• WHAT THE TASK ASKS
Take each line containing "before" and report it exactly as written.

• PROVIDED DATA

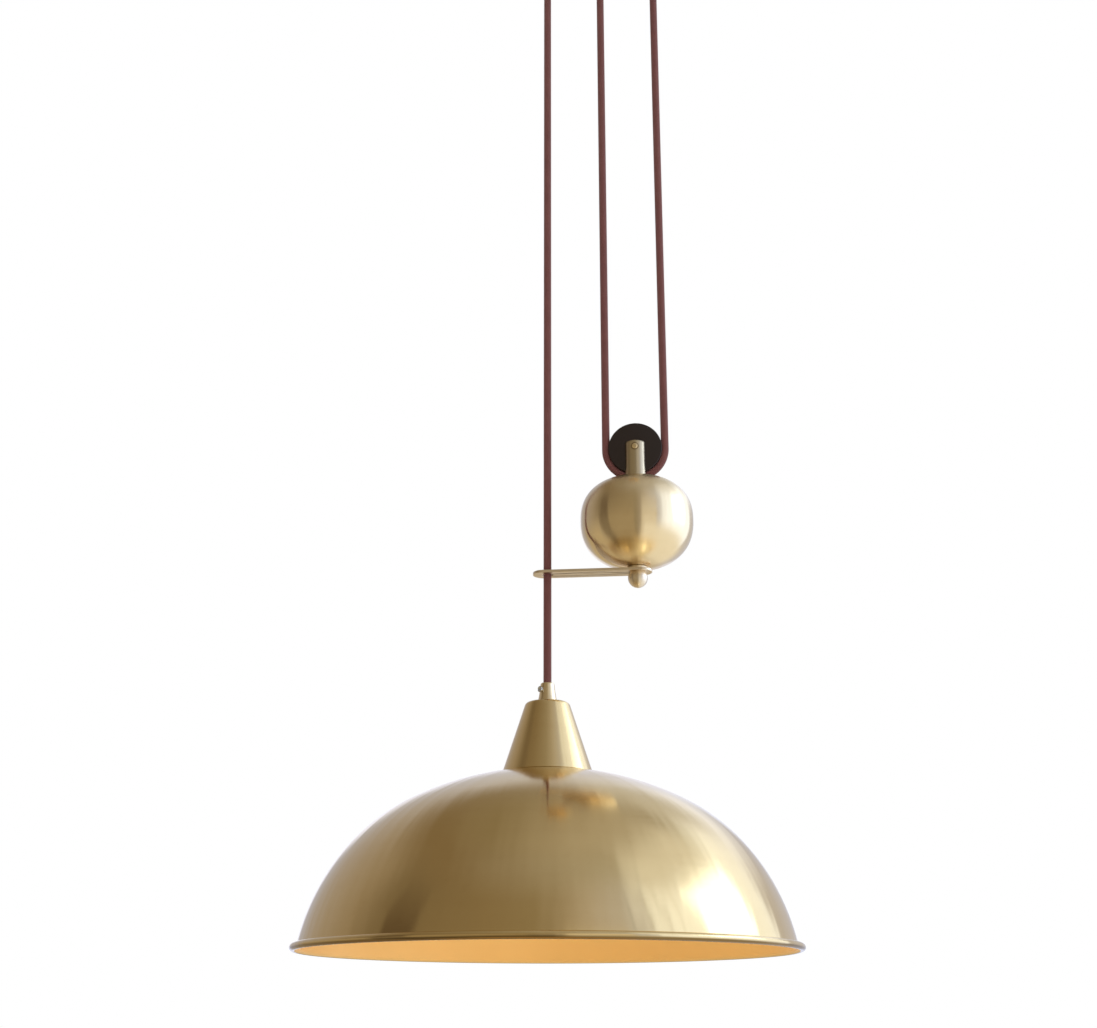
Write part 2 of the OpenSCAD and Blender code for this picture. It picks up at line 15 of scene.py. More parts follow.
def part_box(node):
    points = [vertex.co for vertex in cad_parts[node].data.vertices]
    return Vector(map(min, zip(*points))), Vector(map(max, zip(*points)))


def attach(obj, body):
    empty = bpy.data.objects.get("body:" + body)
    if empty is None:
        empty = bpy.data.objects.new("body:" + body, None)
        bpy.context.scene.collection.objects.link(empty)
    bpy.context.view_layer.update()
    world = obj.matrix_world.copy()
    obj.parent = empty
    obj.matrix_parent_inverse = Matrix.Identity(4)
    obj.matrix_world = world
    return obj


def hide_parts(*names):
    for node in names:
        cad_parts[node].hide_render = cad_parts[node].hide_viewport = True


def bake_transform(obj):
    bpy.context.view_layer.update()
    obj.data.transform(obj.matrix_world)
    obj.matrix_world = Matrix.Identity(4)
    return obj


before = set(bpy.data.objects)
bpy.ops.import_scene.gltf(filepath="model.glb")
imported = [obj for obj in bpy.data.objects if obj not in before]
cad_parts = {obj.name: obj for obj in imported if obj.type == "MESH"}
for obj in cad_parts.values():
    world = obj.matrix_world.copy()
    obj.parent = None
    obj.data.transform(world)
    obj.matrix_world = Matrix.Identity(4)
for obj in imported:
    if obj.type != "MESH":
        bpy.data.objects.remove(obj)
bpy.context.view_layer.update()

• TASK RESPONSE
before = set(bpy.data.objects)
imported = [obj for obj in bpy.data.objects if obj not in before]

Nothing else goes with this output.